• _Aim of the exercise_
Copy every line that mentions the word "axes".

• _Dataset excerpts_
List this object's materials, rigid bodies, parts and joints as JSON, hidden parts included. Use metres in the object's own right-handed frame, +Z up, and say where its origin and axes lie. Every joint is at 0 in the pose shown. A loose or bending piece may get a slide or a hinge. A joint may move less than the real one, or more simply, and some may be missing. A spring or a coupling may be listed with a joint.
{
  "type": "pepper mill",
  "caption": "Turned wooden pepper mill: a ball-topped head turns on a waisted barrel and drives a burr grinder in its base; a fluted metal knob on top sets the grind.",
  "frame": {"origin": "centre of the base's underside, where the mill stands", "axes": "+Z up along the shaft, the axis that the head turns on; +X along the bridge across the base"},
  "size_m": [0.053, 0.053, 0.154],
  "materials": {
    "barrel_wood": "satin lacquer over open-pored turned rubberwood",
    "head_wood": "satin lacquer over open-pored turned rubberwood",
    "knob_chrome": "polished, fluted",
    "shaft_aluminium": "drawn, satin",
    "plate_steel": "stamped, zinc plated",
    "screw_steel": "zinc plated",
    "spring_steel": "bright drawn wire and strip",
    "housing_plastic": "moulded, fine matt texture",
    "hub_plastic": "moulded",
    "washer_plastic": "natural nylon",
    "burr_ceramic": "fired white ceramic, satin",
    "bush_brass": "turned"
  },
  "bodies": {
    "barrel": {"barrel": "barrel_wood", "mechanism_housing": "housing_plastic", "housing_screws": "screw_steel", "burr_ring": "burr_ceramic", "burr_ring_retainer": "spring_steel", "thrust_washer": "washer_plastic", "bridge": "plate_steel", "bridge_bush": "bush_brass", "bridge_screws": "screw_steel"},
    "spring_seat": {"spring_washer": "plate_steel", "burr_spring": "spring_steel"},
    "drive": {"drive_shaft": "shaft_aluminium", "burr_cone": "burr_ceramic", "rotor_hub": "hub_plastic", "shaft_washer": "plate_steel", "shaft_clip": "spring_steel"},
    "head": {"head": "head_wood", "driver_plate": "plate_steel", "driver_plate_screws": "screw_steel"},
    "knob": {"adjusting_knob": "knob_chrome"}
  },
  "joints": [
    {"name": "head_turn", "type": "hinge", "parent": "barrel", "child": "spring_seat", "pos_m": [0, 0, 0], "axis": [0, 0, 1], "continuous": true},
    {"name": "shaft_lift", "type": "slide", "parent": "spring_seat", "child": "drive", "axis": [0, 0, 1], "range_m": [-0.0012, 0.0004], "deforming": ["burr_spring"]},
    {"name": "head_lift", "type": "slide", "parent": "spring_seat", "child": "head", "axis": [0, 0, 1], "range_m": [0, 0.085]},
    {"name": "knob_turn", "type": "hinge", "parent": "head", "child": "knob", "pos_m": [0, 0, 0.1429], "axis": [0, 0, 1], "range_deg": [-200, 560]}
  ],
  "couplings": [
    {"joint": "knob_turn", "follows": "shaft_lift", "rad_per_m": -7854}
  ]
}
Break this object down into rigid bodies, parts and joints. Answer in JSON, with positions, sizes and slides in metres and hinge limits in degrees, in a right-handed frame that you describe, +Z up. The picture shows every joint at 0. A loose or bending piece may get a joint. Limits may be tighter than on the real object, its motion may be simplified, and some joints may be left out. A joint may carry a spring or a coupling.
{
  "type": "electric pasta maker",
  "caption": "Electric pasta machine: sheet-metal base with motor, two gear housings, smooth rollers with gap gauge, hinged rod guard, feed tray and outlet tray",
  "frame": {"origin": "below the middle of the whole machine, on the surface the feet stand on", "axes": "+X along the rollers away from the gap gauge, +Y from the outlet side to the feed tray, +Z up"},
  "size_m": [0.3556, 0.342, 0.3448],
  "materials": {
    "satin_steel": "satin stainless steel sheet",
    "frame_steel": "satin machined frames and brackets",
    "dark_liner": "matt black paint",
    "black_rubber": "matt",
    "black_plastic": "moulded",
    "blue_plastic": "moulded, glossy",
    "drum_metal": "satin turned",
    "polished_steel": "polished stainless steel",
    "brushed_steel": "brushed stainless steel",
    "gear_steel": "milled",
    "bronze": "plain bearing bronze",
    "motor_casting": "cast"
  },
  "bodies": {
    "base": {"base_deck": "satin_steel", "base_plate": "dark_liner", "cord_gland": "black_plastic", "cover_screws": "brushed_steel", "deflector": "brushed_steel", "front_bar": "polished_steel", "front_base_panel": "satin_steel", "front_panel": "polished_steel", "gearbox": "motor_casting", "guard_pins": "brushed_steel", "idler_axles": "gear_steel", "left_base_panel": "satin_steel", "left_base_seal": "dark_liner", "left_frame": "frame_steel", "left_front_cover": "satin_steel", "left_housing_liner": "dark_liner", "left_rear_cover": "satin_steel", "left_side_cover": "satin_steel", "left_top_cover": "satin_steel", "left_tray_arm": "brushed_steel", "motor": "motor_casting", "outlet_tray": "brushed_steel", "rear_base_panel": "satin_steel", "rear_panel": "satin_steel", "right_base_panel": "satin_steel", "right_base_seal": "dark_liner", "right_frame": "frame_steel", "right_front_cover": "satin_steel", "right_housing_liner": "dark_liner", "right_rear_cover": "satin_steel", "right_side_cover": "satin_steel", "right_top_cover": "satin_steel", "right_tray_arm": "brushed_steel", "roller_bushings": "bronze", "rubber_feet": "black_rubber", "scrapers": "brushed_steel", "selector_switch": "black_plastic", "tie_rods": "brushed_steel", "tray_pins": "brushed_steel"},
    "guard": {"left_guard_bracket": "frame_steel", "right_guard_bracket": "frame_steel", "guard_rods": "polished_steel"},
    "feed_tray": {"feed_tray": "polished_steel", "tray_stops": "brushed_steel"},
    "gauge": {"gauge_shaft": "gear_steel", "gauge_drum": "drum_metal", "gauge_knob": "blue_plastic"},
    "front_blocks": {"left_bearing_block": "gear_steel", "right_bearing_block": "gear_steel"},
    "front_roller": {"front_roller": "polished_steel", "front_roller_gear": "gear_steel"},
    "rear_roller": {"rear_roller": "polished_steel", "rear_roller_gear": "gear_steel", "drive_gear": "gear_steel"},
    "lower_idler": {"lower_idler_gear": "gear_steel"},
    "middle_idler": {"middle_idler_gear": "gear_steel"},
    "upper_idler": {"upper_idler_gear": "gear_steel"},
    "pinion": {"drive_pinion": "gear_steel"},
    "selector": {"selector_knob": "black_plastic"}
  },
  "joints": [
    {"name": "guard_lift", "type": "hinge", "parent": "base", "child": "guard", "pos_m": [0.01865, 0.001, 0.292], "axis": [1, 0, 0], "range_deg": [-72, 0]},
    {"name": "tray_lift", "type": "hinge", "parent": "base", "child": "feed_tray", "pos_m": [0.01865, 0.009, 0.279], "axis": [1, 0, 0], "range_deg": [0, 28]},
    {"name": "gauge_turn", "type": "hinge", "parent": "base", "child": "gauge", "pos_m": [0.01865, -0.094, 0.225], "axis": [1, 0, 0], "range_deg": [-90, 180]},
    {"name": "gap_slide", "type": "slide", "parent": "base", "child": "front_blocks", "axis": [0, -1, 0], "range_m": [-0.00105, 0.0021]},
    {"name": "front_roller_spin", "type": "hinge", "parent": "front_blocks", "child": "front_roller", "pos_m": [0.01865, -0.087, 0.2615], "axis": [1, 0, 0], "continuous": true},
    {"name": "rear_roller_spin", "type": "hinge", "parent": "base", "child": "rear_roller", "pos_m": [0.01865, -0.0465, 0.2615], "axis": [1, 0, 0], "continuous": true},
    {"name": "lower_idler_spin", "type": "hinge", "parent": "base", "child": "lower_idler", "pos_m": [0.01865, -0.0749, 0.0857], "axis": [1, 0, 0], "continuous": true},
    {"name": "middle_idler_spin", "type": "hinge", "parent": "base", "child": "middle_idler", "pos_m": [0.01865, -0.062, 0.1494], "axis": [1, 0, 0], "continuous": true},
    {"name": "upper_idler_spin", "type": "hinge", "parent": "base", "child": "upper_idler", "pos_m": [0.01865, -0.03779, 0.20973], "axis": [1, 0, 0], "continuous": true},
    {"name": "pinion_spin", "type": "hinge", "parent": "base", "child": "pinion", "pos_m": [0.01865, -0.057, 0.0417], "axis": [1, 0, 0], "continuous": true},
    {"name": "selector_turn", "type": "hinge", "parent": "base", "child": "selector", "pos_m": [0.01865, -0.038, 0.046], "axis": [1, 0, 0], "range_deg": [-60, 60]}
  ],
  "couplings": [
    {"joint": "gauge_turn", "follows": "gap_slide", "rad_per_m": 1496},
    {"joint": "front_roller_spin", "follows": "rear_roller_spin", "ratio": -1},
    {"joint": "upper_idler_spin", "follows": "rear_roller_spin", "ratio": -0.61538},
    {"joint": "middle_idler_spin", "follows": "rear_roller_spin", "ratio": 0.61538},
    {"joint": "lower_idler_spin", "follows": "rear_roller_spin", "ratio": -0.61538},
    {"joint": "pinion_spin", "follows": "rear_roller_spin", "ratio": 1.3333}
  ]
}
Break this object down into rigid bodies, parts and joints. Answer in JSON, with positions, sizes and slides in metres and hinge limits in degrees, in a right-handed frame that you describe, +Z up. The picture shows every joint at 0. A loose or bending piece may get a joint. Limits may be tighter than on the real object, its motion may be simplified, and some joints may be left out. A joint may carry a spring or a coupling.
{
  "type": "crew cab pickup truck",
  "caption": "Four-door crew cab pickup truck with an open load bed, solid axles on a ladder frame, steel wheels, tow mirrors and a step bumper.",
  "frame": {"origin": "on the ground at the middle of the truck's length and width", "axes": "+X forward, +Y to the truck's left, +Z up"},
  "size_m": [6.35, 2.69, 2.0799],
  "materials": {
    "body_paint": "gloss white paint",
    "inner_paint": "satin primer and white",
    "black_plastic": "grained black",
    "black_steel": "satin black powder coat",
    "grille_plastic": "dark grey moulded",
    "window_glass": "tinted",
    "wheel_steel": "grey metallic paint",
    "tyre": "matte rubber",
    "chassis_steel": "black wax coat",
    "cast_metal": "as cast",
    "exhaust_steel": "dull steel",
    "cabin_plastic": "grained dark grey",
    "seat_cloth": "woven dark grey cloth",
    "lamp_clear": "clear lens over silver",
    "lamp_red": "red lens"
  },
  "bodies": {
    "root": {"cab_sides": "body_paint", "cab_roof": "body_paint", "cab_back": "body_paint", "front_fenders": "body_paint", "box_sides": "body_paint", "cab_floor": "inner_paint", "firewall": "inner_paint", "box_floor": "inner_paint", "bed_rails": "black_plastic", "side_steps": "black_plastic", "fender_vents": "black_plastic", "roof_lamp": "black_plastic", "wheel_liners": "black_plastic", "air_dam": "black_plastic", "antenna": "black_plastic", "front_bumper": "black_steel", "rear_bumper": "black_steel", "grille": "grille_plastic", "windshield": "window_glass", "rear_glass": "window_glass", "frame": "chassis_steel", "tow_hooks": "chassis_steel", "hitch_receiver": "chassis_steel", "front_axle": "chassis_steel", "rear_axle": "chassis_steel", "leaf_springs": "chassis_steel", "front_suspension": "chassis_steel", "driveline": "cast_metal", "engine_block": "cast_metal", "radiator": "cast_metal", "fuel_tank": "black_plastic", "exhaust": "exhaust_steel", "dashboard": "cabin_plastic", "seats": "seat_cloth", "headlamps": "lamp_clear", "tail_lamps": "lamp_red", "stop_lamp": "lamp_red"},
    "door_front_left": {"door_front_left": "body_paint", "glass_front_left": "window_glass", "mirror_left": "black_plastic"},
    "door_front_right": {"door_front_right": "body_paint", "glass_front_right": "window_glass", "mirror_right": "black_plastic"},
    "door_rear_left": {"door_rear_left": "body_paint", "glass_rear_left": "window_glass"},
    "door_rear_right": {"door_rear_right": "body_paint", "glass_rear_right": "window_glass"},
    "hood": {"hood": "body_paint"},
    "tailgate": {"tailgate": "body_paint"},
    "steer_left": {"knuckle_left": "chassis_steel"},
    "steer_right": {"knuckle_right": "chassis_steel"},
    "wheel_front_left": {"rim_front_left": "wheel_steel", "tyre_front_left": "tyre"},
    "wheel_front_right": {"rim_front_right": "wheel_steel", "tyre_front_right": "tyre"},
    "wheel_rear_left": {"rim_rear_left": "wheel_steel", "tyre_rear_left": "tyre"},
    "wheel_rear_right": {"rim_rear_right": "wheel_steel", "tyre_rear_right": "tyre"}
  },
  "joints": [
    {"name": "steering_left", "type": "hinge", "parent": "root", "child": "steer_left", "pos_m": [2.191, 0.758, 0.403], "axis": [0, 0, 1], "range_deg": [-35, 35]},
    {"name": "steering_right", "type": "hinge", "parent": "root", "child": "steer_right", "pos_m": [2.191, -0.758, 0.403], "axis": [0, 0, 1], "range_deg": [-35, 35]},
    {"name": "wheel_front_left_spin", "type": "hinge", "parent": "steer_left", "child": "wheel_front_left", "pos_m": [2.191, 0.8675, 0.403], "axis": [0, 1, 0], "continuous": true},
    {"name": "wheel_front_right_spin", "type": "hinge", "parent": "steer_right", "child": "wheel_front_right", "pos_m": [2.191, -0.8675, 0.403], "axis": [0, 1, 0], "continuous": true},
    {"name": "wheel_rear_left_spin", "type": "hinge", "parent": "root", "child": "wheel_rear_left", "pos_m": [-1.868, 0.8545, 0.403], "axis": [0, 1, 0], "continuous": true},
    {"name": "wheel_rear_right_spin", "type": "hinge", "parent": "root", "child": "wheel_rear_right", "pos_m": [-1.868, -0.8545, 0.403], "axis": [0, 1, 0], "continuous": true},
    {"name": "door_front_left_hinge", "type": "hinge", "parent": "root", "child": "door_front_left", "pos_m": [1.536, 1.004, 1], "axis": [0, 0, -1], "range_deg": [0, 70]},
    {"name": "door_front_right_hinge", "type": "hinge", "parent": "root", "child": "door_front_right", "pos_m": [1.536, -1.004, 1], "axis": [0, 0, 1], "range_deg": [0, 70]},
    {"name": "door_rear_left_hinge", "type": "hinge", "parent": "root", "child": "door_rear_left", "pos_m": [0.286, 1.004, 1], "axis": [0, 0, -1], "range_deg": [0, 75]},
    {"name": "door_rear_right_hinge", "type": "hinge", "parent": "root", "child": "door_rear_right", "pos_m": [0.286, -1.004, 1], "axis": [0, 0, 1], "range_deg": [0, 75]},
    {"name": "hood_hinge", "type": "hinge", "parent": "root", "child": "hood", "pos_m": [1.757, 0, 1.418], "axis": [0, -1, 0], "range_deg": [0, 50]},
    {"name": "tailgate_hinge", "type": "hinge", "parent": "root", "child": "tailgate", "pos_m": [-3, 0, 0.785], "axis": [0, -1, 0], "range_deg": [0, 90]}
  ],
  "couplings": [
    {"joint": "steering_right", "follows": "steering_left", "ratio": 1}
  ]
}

• _Result for this exercise_
List this object's materials, rigid bodies, parts and joints as JSON, hidden parts included. Use metres in the object's own right-handed frame, +Z up, and say where its origin and axes lie. Every joint is at 0 in the pose shown. A loose or bending piece may get a slide or a hinge. A joint may move less than the real one, or more simply, and some may be missing. A spring or a coupling may be listed with a joint.
  "frame": {"origin": "centre of the base's underside, where the mill stands", "axes": "+Z up along the shaft, the axis that the head turns on; +X along the bridge across the base"},
  "frame": {"origin": "below the middle of the whole machine, on the surface the feet stand on", "axes": "+X along the rollers away from the gap gauge, +Y from the outlet side to the feed tray, +Z up"},
  "frame": {"origin": "on the ground at the middle of the truck's length and width", "axes": "+X forward, +Y to the truck's left, +Z up"},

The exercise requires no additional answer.